◆ PROBLEM DESCRIPTION:
Restate verbatim the lines between the one holding "for (const [side, turn]" and the one holding "points = [vertex.co", both included, and no others.
## Start
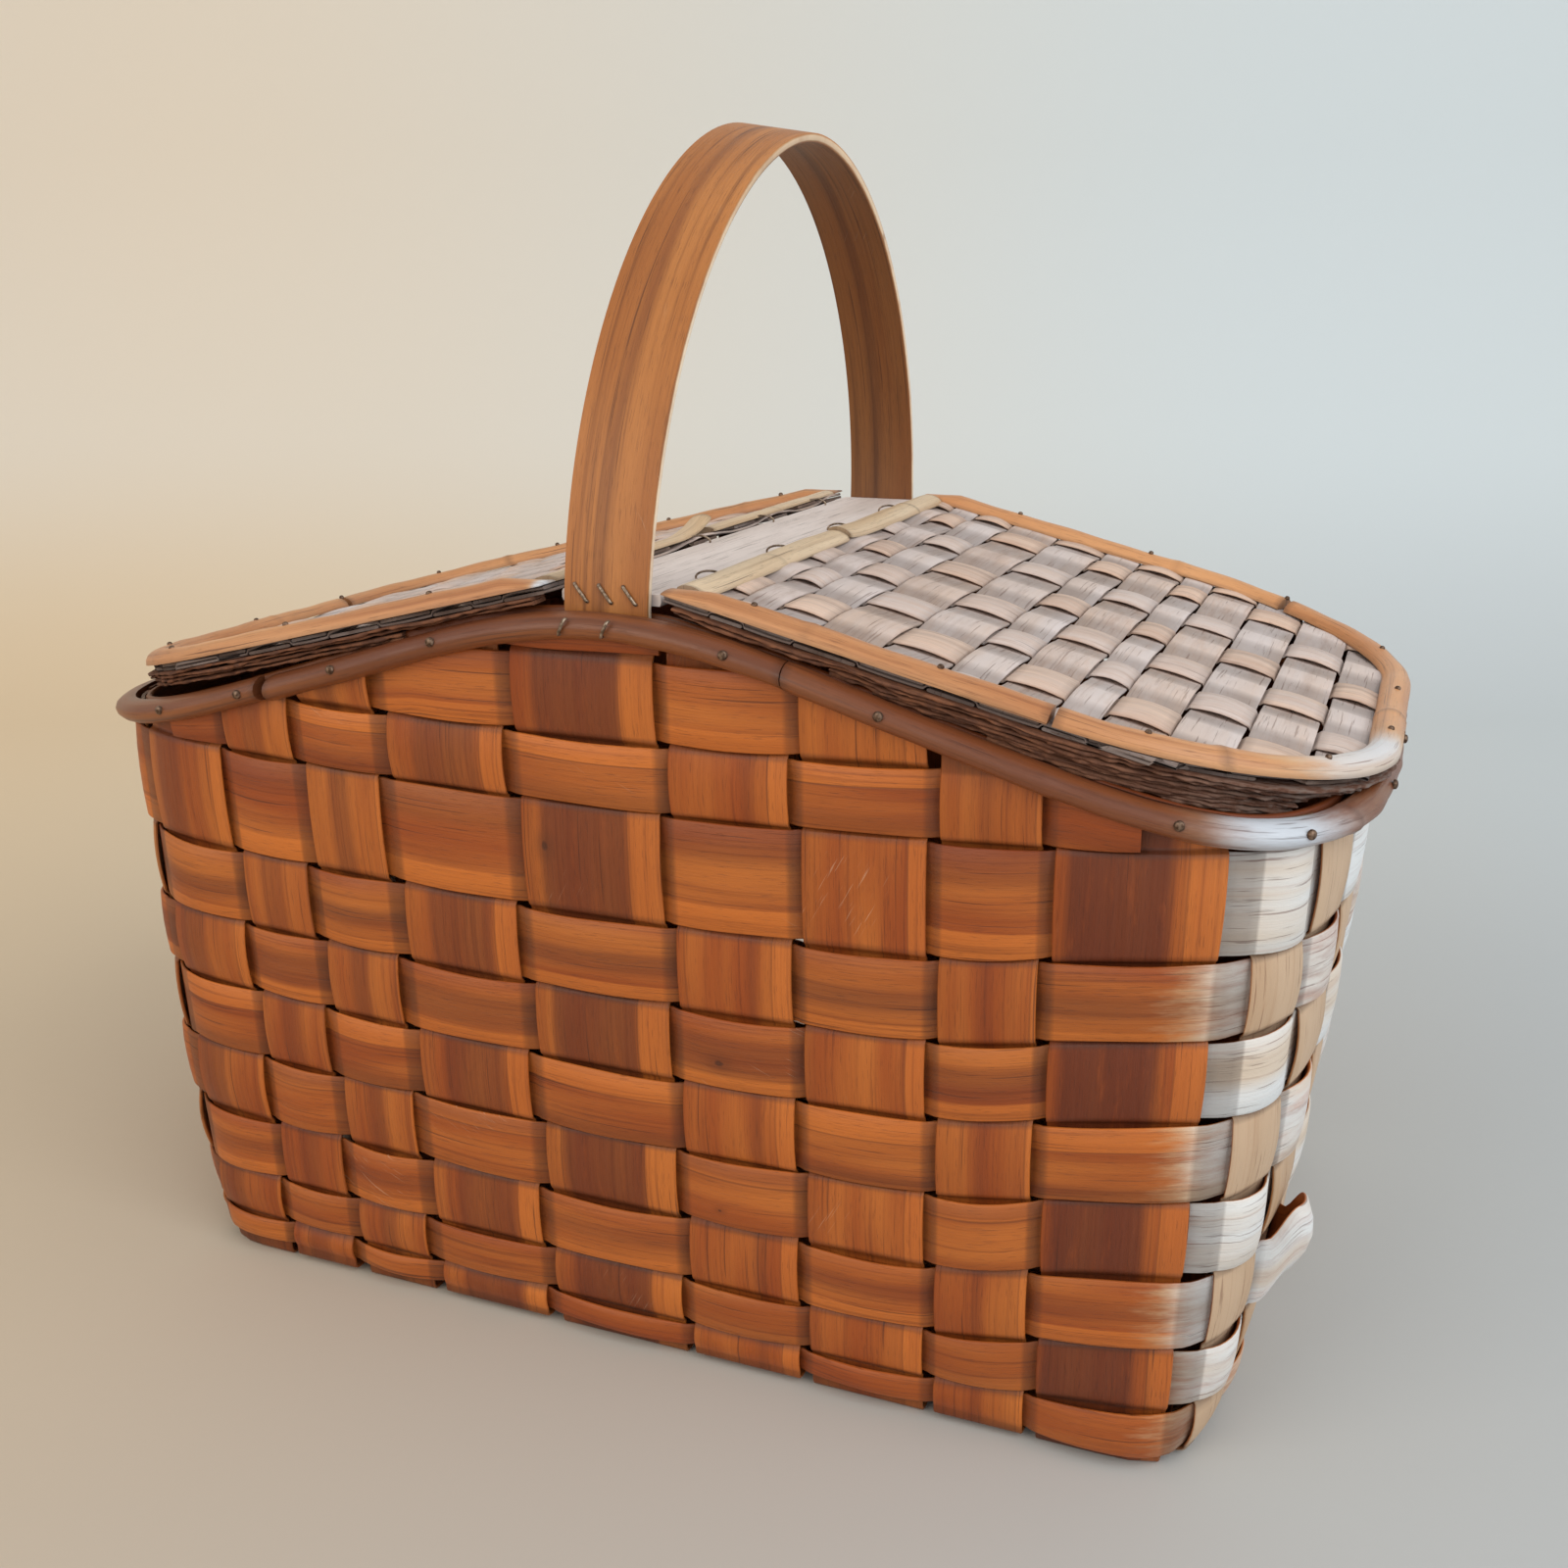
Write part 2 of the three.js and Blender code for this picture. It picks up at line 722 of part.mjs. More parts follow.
// Middle line of the handle in the plane across the basket, and how far it is twisted there.
function handleLine() {
  const line = [];
  const legHalf = rimHalfWidth - rimFace - handleThickness / 2;
  const footHalf = halfWidth(handleFoot) - rimFace - handleThickness / 2;
  const height = handleTop - handleThickness / 2 - handleSpring;
  line.push({ y: -footHalf, z: handleFoot, twist: 0 });
  for (let i = 0; i <= handleSteps; i += 1) {
    const turn = (Math.PI * i) / handleSteps;
    const across = Math.sign(Math.cos(turn)) * Math.abs(Math.cos(turn)) ** (2 / handlePower);
    const up = i === 0 || i === handleSteps ? 0 : Math.sin(turn) ** (2 / handlePower);
    const y = -legHalf * across + handleLean * up;
    line.push({ y, z: handleSpring + height * up, twist: handleTwist * up });
  }
  line.push({ y: footHalf, z: handleFoot, twist: 0 });
  return line;
}

// The handle's middle line and its slope at a height, on the front or the back leg.
function legPoint(z, sign) {
  const line = handleLine();
  const side = sign < 0 ? line : [...line].reverse();
  const above = side.findIndex((point) => point.z >= z);
  const a = side[above - 1];
  const b = side[above];
  const size = Math.hypot(b.y - a.y, b.z - a.z);
  const share = (z - a.z) / (b.z - a.z);
  return { y: a.y + (b.y - a.y) * share, ty: (b.y - a.y) / size, tz: (b.z - a.z) / size };
}

function handleArch() {
  const line = handleLine();
  const half = handleThickness / 2;
  const sections = line.map((point, i) => {
    const before = line[Math.max(i - 1, 0)];
    const after = line[Math.min(i + 1, line.length - 1)];
    const dy = after.y - before.y;
    const dz = after.z - before.z;
    const size = Math.hypot(dy, dz);
    const out = new THREE.Vector3(0, -dz / size, dy / size);
    const tangent = new THREE.Vector3(0, dy / size, dz / size);
    const across = new THREE.Vector3(1, 0, 0).applyAxisAngle(tangent, point.twist);
    out.applyAxisAngle(tangent, point.twist);
    const corner = (sideways, lift) => {
      const place = new THREE.Vector3(0, point.y, point.z);
      return place.addScaledVector(across, sideways).addScaledVector(out, lift).toArray();
    };
    const side = handleWidth / 2;
    return [corner(-side, half), corner(side, half), corner(side, -half), corner(-side, -half)];
  });
  return loft(sections, false);
}

// A slot through a flat piece, as a hole in its outline.
function slotHole(from, to, middle) {
  const hole = new THREE.Path();
  hole.moveTo(from, middle - slotWidth / 2);
  hole.lineTo(from, middle + slotWidth / 2);
  hole.lineTo(to, middle + slotWidth / 2);
  hole.lineTo(to, middle - slotWidth / 2);
  hole.closePath();
  return hole;
}

function plate(outline, holes, bottom, thickness) {
  const shape = new THREE.Shape(outline);
  shape.holes.push(...holes);
  const geometry = new THREE.ExtrudeGeometry(shape, {
    depth: thickness,
    bevelEnabled: false,
  });
  return geometry.translate(0, 0, bottom);
}

// How far from the hinge axis a wire loop passes at a height above or below it.
function loopReach(height) {
  return Math.sqrt(loopRadius ** 2 - height ** 2);
}

const slotMargin = wireRadius + slotClearance;

function board() {
  const top = hingeZ - boardDrop;
  const [frontEnd, backEnd] = [-1, 1].map((sign) => {
    const { y, tz } = legPoint(top, sign);
    return sign * (Math.abs(y) - handleThickness / 2 / tz - seatGap);
  });
  const outline = [
    new THREE.Vector2(-boardHalfWidth, frontEnd),
    new THREE.Vector2(boardHalfWidth, frontEnd),
    new THREE.Vector2(boardHalfWidth, backEnd),
    new THREE.Vector2(-boardHalfWidth, backEnd),
  ];
  const near = hingeX - loopReach(boardDrop + boardThickness) + slotMargin;
  const far = hingeX - loopReach(boardDrop) - slotMargin;
  const holes = [];
  for (const place of loopPlaces) {
    holes.push(slotHole(far, near, place), slotHole(-near, -far, -place));
  }
  return plate(outline, holes, top - boardThickness, boardThickness);
}

function wireLoop() {
  const ring = new THREE.TorusGeometry(loopRadius, wireRadius, wireSides, loopSteps);
  return ring.rotateX(Math.PI / 2);
}

// The lid's edge: out along one side, round the two far corners and back along the other side.
function lidEdge(inset, start, taper) {
  const radius = lidCorner - inset;
  const side = lidHalfWidth - inset;
  const straight = lidLength - lidCorner;
  const sideXs = [start];
  for (let i = 0; i < sideSteps; i += 1) {
    sideXs.push(start + taper + (straight - start - taper) * (i / sideSteps));
  }
  if (taper === 0) sideXs.shift();
  const points = sideXs.map((x) => ({ x, y: -side, nx: 0, ny: -1 }));
  for (const sign of [-1, 1]) {
    for (let i = 0; i <= arcSteps; i += 1) {
      const share = sign < 0 ? i / arcSteps : 1 - i / arcSteps;
      const turn = (Math.PI / 2) * (1 - share);
      const nx = Math.cos(turn);
      const ny = sign * Math.sin(turn);
      points.push({ x: straight + radius * nx, y: sign * (side - radius) + radius * ny, nx, ny });
    }
  }
  sideXs.reverse();
  return [...points, ...sideXs.map((x) => ({ x, y: side, nx: 0, ny: 1 }))];
}

// Height of the weave where a line along a splint across the lid meets one out from the hinge.
function weaveHeight(cross, out) {
  const outOnTop = (cross.number + out.number) % 2 === 1;
  if (out.part === "foot") return outOnTop ? -lidSplintDip : lidSplintRise;
  const bow = outOnTop ? lidOutBow : lidCrossBow;
  const [along, beside] = outOnTop ? [cross, out] : [out, cross];
  if (along.part !== "middle") return lidSplintRise;
  return lidSplintRise + bow * (beside.part === "middle" ? 1 : bowEdgeShare);
}

// The woven middle of a lid as a block that reaches below the lid. Beside each splint that runs out
// from the hinge a foot line shows the splints across where they come out from under it.
function weaveBlock() {
  const crossLines = lidCrossEdgeShares.flatMap(([first, second], i) => [
    { at: first * lidLength, number: i + 1, part: "edge" },
    { at: ((first + second) / 2) * lidLength, number: i + 1, part: "middle" },
    { at: second * lidLength, number: i + 1, part: "edge" },
  ]);
  const outLines = lidOutEdgeShares.flatMap(([first, second], i) => [
    { at: first * lidHalfWidth - splintEdgeStep, number: i + 1, part: "foot" },
    { at: first * lidHalfWidth, number: i + 1, part: "edge" },
    { at: ((first + second) / 2) * lidHalfWidth, number: i + 1, part: "middle" },
    { at: second * lidHalfWidth, number: i + 1, part: "edge" },
    { at: second * lidHalfWidth + splintEdgeStep, number: i + 1, part: "foot" },
  ]);
  const stations = crossLines.map((cross) =>
    outLines.map((out) => ({
      outer: [cross.at, out.at, weaveHeight(cross, out)],
      inner: [cross.at, out.at, -lidThickness],
    })),
  );
  return strip(stations, false, false);
}

function toManifold(geometry) {
  const bare = geometry.clone();
  bare.deleteAttribute("normal");
  bare.deleteAttribute("uv");
  const merged = mergeVertices(bare);
  const vertProperties = merged.attributes.position.array;
  const triVerts = Uint32Array.from(merged.index.array);
  return new wasm.Manifold(new wasm.Mesh({ numProp: 3, vertProperties, triVerts }));
}

function fromManifold(body) {
  const { vertProperties, triVerts, numProp } = body.getMesh();
  const geometry = new THREE.BufferGeometry();
  geometry.setAttribute("position", new THREE.Float32BufferAttribute(vertProperties, numProp));
  geometry.setIndex(Array.from(triVerts));
  geometry.computeVertexNormals();
  return geometry;
}

function flatOutline(inset, start) {
  return lidEdge(inset, start, 0).map(({ x, y }) => new THREE.Vector2(x, y));
}

// A lid's panel: a flat border under the rod and the hinge strips, and the weave between them.
function lidPanel() {
  const top = lidThickness / 2;
  const from = loopReach(top + seatGap + stripThickness) - slotMargin;
  const to = loopRadius + slotMargin;
  const holes = loopPlaces.map((place) => slotHole(from, to, place));
  const border = toManifold(plate(flatOutline(0, lidStart), holes, -top, lidThickness));
  const inset = lidRodWidth + seatGap;
  const start = lidStart + stripWidth + seatGap;
  const window = toManifold(plate(flatOutline(inset, start), [], -lidThickness, 2 * lidThickness));
  const wider = flatOutline(inset - weaveOverlap, start - weaveOverlap);
  const weaveWindow = toManifold(plate(wider, [], -top, top + weaveHeadroom));
  const weave = toManifold(weaveBlock()).intersect(weaveWindow);
  return fromManifold(border.subtract(window).add(weave));
}

// The half-round rod along the lid's edge, cut to a slant at its two ends beside the handle.
function lidRod() {
  const bottom = lidThickness / 2 + seatGap;
  const half = lidRodWidth / 2;
  const sections = lidEdge(half, lidRodStart, lidRodTaper).map(({ x, y, nx, ny }) => {
    const share = Math.min(1, (x - lidRodStart) / lidRodTaper);
    const height = lidRodTipHeight + (lidRodHeight - lidRodTipHeight) * share;
    const section = [];
    for (let i = 0; i < rodSides; i += 1) {
      const turn = (Math.PI * i) / (rodSides - 1);
      const reach = half * Math.cos(turn);
      section.push([x + nx * reach, y + ny * reach, bottom + height * Math.sin(turn)]);
    }
    return section;
  });
  return loft(sections, false);
}

function barkStrip() {
  const top = -lidThickness / 2 - seatGap;
  const half = barkWidth / 2;
  const sections = lidEdge(half, barkStart, 0).map(({ x, y, nx, ny }) => [
    [x + nx * half, y + ny * half, top],
    [x - nx * half, y - ny * half, top],
    [x - nx * half, y - ny * half, top - barkThickness],
    [x + nx * half, y + ny * half, top - barkThickness],
  ]);
  return loft(sections, false);
}

// A pale cane strip on the lid's hinge edge, from one place along the edge to another.
function hingeStrip(from, to) {
  const outline = [
    new THREE.Vector2(lidStart, from),
    new THREE.Vector2(lidStart + stripWidth, from),
    new THREE.Vector2(lidStart + stripWidth, to),
    new THREE.Vector2(lidStart, to),
  ];
  const bottom = lidThickness / 2 + seatGap;
  const near = loopReach(bottom + stripThickness) - slotMargin;
  const far = loopReach(bottom) + slotMargin;
  const holes = loopPlaces
    .filter((place) => place > from && place < to)
    .map((place) => slotHole(near, far, place));
  return plate(outline, holes, bottom, stripThickness);
}

function staple() {
  const straight = stapleLength - 2 * stapleRadius;
  return new THREE.CapsuleGeometry(stapleRadius, straight, stapleCapSteps, wireSides);
}

const basket = new THREE.Group();

function piece(parent, name, geometry, material) {
  const mesh = new THREE.Mesh(geometry, material);
  mesh.name = name;
  parent.add(mesh);
  return mesh;
}

crossSplints.forEach(({ name }, i) => {
  const material = i % 4 === 0 ? finishes.splintDark : finishes.splint;
  piece(basket, name, crossSplint(i), material);
});
endEdgeShares.forEach((edges, i) => {
  piece(basket, `lengthwise_splint_${i + 1}`, lengthSplint(i), finishes.splint);
});
rows.forEach((row, i) => {
  if (!row.ends) {
    piece(basket, `weaver_${i + 1}`, ringWeaver(i), finishes.splint);
    return;
  }
  for (const side of ["front", "back"]) {
    piece(basket, `weaver_${i + 1}_${side}`, shortWeaver(i, side), finishes.splint);
  }
});
piece(basket, "rim_rod", rimRod(), finishes.rimRod);
piece(basket, "rim_band_inner", rimBand(), finishes.splint);
piece(basket, "handle", handleArch(), finishes.handle);
piece(basket, "middle_board", board(), finishes.board);

for (const [side, sign] of [["front", -1], ["back", 1]]) {
  const stapleZ = handleSpring + stapleRise;
  const { y, ty, tz } = legPoint(stapleZ, sign);
  const lift = handleThickness / 2 + seatGap + stapleRadius;
  const upright = new THREE.Vector3(0, ty, tz).multiplyScalar(Math.cos(stapleTilt));
  const along = upright.setX(Math.sin(stapleTilt));
  for (const step of [-1, 0, 1]) {
    const pin = piece(basket, `staple_${side}_${step + 2}`, staple(), finishes.wire);
    pin.position.set(step * staplePitch, y + sign * lift * tz, stapleZ - sign * lift * ty);
    pin.quaternion.setFromUnitVectors(new THREE.Vector3(0, 1, 0), along);
  }
}

for (const [side, turn] of [["right", 0], ["left", Math.PI]]) {
  const hinge = new THREE.Group();
  hinge.position.set(side === "right" ? hingeX : -hingeX, 0, hingeZ);
  hinge.rotation.z = turn;
  basket.add(hinge);
  loopPlaces.forEach((place, i) => {
    piece(hinge, `wire_loop_${side}_${i + 1}`, wireLoop(), finishes.wire).position.y = place;
  });
  const lid = new THREE.Group();
  lid.rotation.y = lidSlope;
  hinge.add(lid);
  const stripEnd = lidHalfWidth - lidRodWidth - seatGap;
  piece(lid, `lid_panel_${side}`, lidPanel(), finishes.lidPanel);
  piece(lid, `lid_rod_${side}`, lidRod(), finishes.cane);
  piece(lid, `lid_bark_strip_${side}`, barkStrip(), finishes.bark);
  piece(lid, `hinge_strip_${side}_1`, hingeStrip(-stripEnd, stripJoint - seatGap / 2), finishes.paleCane);
  piece(lid, `hinge_strip_${side}_2`, hingeStrip(stripJoint + seatGap / 2, stripEnd), finishes.paleCane);
}

export default basket;
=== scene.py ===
# %% [markdown]
# # A picnic basket woven from wide wood splints
#
# The basket stands on thin strips of wood, called splints, that are woven over and under each
# other. Two flat lids turn on wire loops along a middle board, a split cane rod is bent round the
# rim, and one flat bent splint makes the handle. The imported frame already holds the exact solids.
# This script dresses them: every splint becomes a fine mesh that bows and tucks as wood does.

import math
import random

import bpy
import numpy as np
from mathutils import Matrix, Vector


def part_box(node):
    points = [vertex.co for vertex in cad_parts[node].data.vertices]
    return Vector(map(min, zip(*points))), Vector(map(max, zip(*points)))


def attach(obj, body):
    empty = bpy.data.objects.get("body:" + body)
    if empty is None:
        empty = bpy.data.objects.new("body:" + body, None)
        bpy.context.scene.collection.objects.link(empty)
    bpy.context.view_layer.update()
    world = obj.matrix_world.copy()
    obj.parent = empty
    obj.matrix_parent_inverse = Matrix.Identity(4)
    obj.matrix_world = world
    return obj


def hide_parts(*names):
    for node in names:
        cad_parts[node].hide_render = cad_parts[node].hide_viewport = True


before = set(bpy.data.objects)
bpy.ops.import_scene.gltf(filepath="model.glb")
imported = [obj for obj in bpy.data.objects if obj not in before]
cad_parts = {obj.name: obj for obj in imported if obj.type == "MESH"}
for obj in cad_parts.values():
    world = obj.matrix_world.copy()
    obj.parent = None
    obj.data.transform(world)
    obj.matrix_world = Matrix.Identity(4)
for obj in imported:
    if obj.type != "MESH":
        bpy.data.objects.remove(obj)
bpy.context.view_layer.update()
MM = 0.001

# %% [markdown]
# ## The shape of the wall
#
# The woven wall has a plan with flat long sides and rounded ends, and it opens out towards the
# rim. Such a form can be written as one formula: a superellipse for each end, whose corner gets
# softer with height. Every splint is then placed by two numbers, its distance round the wall and
# its height, so strips that cross always follow the same surface.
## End
◆ EXERCISE OUTPUT:
for (const [side, turn] of [["right", 0], ["left", Math.PI]]) {
  const hinge = new THREE.Group();
  hinge.position.set(side === "right" ? hingeX : -hingeX, 0, hingeZ);
  hinge.rotation.z = turn;
  basket.add(hinge);
  loopPlaces.forEach((place, i) => {
    piece(hinge, `wire_loop_${side}_${i + 1}`, wireLoop(), finishes.wire).position.y = place;
  });
  const lid = new THREE.Group();
  lid.rotation.y = lidSlope;
  hinge.add(lid);
  const stripEnd = lidHalfWidth - lidRodWidth - seatGap;
  piece(lid, `lid_panel_${side}`, lidPanel(), finishes.lidPanel);
  piece(lid, `lid_rod_${side}`, lidRod(), finishes.cane);
  piece(lid, `lid_bark_strip_${side}`, barkStrip(), finishes.bark);
  piece(lid, `hinge_strip_${side}_1`, hingeStrip(-stripEnd, stripJoint - seatGap / 2), finishes.paleCane);
  piece(lid, `hinge_strip_${side}_2`, hingeStrip(stripJoint + seatGap / 2, stripEnd), finishes.paleCane);
}

export default basket;
=== scene.py ===
# %% [markdown]
# # A picnic basket woven from wide wood splints
#
# The basket stands on thin strips of wood, called splints, that are woven over and under each
# other. Two flat lids turn on wire loops along a middle board, a split cane rod is bent round the
# rim, and one flat bent splint makes the handle. The imported frame already holds the exact solids.
# This script dresses them: every splint becomes a fine mesh that bows and tucks as wood does.

import math
import random

import bpy
import numpy as np
from mathutils import Matrix, Vector


def part_box(node):
    points = [vertex.co for vertex in cad_parts[node].data.vertices]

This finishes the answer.